| Problem description |
Each line from the one containing "add_pull(add_slider())" through the one containing "for corner in" must be echoed exactly, endpoints included, and every other line omitted.

| Data |
______

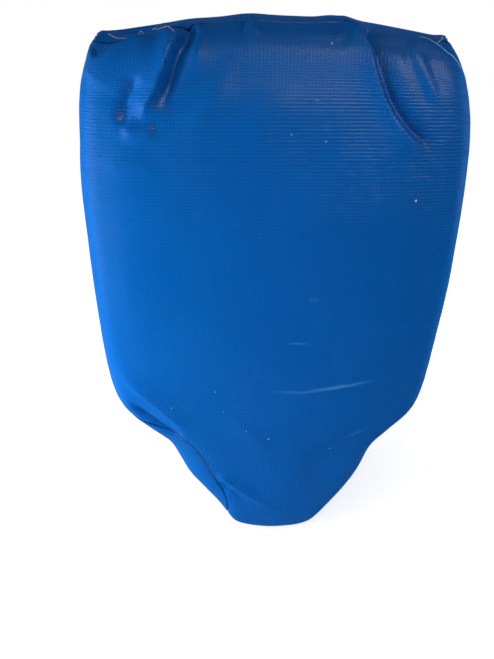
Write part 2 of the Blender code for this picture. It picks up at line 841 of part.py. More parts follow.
def add_vent(centre, word, panel, foam):
    """An eyelet clenched through the vinyl on a washer, with a pocket behind it."""
    outer = VENT_BORE + VENT_WALL
    washer_top = -VINYL - CLEARANCE
    clench_top = washer_top - WASHER - CLEARANCE
    eyelet = [
        (VENT_BORE + VENT_WALL / 2, CLEARANCE + VENT_CROWN),
        (VENT_FLANGE - VENT_CROWN, CLEARANCE + VENT_CROWN),
        (VENT_FLANGE, CLEARANCE),
        (outer, CLEARANCE),
        (outer, clench_top),
        (outer + VENT_CROWN, clench_top),
        (outer + VENT_CROWN, clench_top - CLENCH),
        (VENT_BORE, clench_top - CLENCH),
        (VENT_BORE, CLEARANCE + VENT_CROWN / 2),
    ]
    washer = [
        (WASHER_RADIUS, washer_top),
        (WASHER_RADIUS, washer_top - WASHER),
        (outer + CLEARANCE, washer_top - WASHER),
        (outer + CLEARANCE, washer_top),
    ]
    turned_ring(f"vent_eyelet_{word}", eyelet, centre, "brass")
    turned_ring(f"vent_washer_{word}", washer, centre, "brass")
    hole = (BACK_Y - 2 * VINYL, BACK_Y + VINYL)
    boolean(panel, add_post(f"vent_hole_{word}", outer + CLEARANCE, centre, hole))
    depth = CLENCH - clench_top + CLEARANCE
    pocket = (BACK_Y - depth, BACK_Y)
    boolean(foam, add_post(f"vent_pocket_{word}", WASHER_RADIUS + CLEARANCE, centre, pocket))


def add_cover(form):
    panels = {name: add_panel(index, form) for index, name in enumerate(PANELS)}
    half = ZIP_WINDOW / 2
    low = (-half, BACK_Y - 2 * VINYL, ZIP_BOTTOM_Z - CLEARANCE)
    high = (half, BACK_Y + VINYL, ZIP_TOP_Z + CLEARANCE)
    for name in ("back_panel_left", "back_panel_right"):
        boolean(panels[name], add_box(f"{name}_zip_window", low, high))
    return panels


def add_filling(form):
    """Three foam layers, glued in the real pad; the rear one clears the zip."""
    back_cut = FRONT_Y + STRIKE_FOAM + CORE_FOAM
    strike_cut = FRONT_Y + STRIKE_FOAM
    half_gap = CLEARANCE / 2
    add_foam("foam_strike_layer", form, (None, strike_cut - half_gap), "strike foam")
    core_range = (strike_cut + half_gap, back_cut - half_gap)
    add_foam("foam_core_layer", form, core_range, "core foam")
    rear = add_foam("foam_back_layer", form, (back_cut + half_gap, None), "back foam")
    half = CHAIN_WIDTH / 2 - TAPE_SEAT + TAPE_WIDTH + CLEARANCE
    slider_depth = CHAIN_THICKNESS / 2 + CLEARANCE + INNER_PLATE + CLEARANCE
    low = (-half, TAPE_Y - slider_depth, ZIP_BOTTOM_Z - CLEARANCE)
    high = (half, BACK_Y, ZIP_TOP_Z + CLEARANCE)
    boolean(rear, add_box("zip_groove", low, high))
    return rear


def build():
    form = stuffed_form()
    panels = add_cover(form)
    rear_foam = add_filling(form)
    for side, word in ((-1, "left"), (1, "right")):
        add_tape(side, f"zipper_tape_{word}")
        add_teeth(side, f"zipper_teeth_{word}")
        add_handle(side, f"handle_{word}")
        add_patch(side, 1, f"handle_patch_upper_{word}")
        add_patch(side, -1, f"handle_patch_lower_{word}")
        for level, (spacing, drop) in zip(("upper", "lower"), VENT_PAIRS):
            centre = (side * spacing, GRIP_DROP - drop)
            panel = panels[f"back_panel_{word}"]
            add_vent(centre, f"{level}_{word}", panel, rear_foam)
    add_stops()
    add_pull(add_slider())


clear_scene()
parts = add_collection("blocking_pad")
cutters = add_collection("cutters")
build()
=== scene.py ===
"""The looks of a hand-held blocking pad: stuffed vinyl cover, foam, webbing, zip and vents.

The pad's front faces -Y and its tip points down. The origin lies midway between the two
hand grips. All sizes are in metres.
"""

import math

import bmesh
import bpy
import numpy as np
from mathutils import Matrix, Vector, noise
from mathutils.bvhtree import BVHTree
from mathutils.kdtree import KDTree


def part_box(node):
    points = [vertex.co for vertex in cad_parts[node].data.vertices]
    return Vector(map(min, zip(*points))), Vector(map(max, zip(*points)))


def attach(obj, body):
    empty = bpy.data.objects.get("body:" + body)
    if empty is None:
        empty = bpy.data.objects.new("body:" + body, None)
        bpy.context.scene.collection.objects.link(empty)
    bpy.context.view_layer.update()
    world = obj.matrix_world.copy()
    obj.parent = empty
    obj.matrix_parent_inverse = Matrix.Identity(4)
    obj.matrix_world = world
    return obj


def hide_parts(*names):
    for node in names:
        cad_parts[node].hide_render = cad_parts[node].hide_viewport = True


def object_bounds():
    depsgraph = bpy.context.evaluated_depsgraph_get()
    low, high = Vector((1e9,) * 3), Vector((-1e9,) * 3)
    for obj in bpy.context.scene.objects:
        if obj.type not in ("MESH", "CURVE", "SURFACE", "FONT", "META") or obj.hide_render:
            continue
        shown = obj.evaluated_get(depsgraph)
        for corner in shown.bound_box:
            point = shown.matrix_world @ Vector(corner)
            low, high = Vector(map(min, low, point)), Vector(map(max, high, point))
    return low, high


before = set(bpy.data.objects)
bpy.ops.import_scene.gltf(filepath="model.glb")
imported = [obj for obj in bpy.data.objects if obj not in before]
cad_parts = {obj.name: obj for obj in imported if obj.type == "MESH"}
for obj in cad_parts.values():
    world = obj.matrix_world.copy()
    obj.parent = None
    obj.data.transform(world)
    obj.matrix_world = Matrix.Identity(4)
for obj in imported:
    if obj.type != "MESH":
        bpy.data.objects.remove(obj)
CAD_LOW, CAD_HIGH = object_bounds()

MM = 0.001

# Outline of the cover: drops below the top seam, and the full width at each
TOP_CORNER_DROP, TOP_WIDTH = 16 * MM, 284 * MM
CHEST_DROP, CHEST_WIDTH = 78 * MM, 340 * MM
WIDEST_DROP, PAD_WIDTH = 270 * MM, 356 * MM
HIP_DROP, HIP_WIDTH = 363 * MM, 354 * MM
TURN_DROP, TURN_WIDTH = 407 * MM, 257 * MM
NECK_DROP, NECK_WIDTH = 466 * MM, 221 * MM
TIP_CORNER_DROP, TIP_WIDTH = 562 * MM, 109 * MM
PAD_HEIGHT = 579 * MM
LEFT_EAR = 8 * MM
EAR_DROP = 32 * MM
EAR_REACH = 55 * MM
EAR_LIFT = 3.5 * MM
TOP_RISE = 2.5 * MM
TIP_LEAN = 11 * MM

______

| Task result |
    add_pull(add_slider())


clear_scene()
parts = add_collection("blocking_pad")
cutters = add_collection("cutters")
build()
=== scene.py ===
"""The looks of a hand-held blocking pad: stuffed vinyl cover, foam, webbing, zip and vents.

The pad's front faces -Y and its tip points down. The origin lies midway between the two
hand grips. All sizes are in metres.
"""

import math

import bmesh
import bpy
import numpy as np
from mathutils import Matrix, Vector, noise
from mathutils.bvhtree import BVHTree
from mathutils.kdtree import KDTree


def part_box(node):
    points = [vertex.co for vertex in cad_parts[node].data.vertices]
    return Vector(map(min, zip(*points))), Vector(map(max, zip(*points)))


def attach(obj, body):
    empty = bpy.data.objects.get("body:" + body)
    if empty is None:
        empty = bpy.data.objects.new("body:" + body, None)
        bpy.context.scene.collection.objects.link(empty)
    bpy.context.view_layer.update()
    world = obj.matrix_world.copy()
    obj.parent = empty
    obj.matrix_parent_inverse = Matrix.Identity(4)
    obj.matrix_world = world
    return obj


def hide_parts(*names):
    for node in names:
        cad_parts[node].hide_render = cad_parts[node].hide_viewport = True


def object_bounds():
    depsgraph = bpy.context.evaluated_depsgraph_get()
    low, high = Vector((1e9,) * 3), Vector((-1e9,) * 3)
    for obj in bpy.context.scene.objects:
        if obj.type not in ("MESH", "CURVE", "SURFACE", "FONT", "META") or obj.hide_render:
            continue
        shown = obj.evaluated_get(depsgraph)
        for corner in shown.bound_box:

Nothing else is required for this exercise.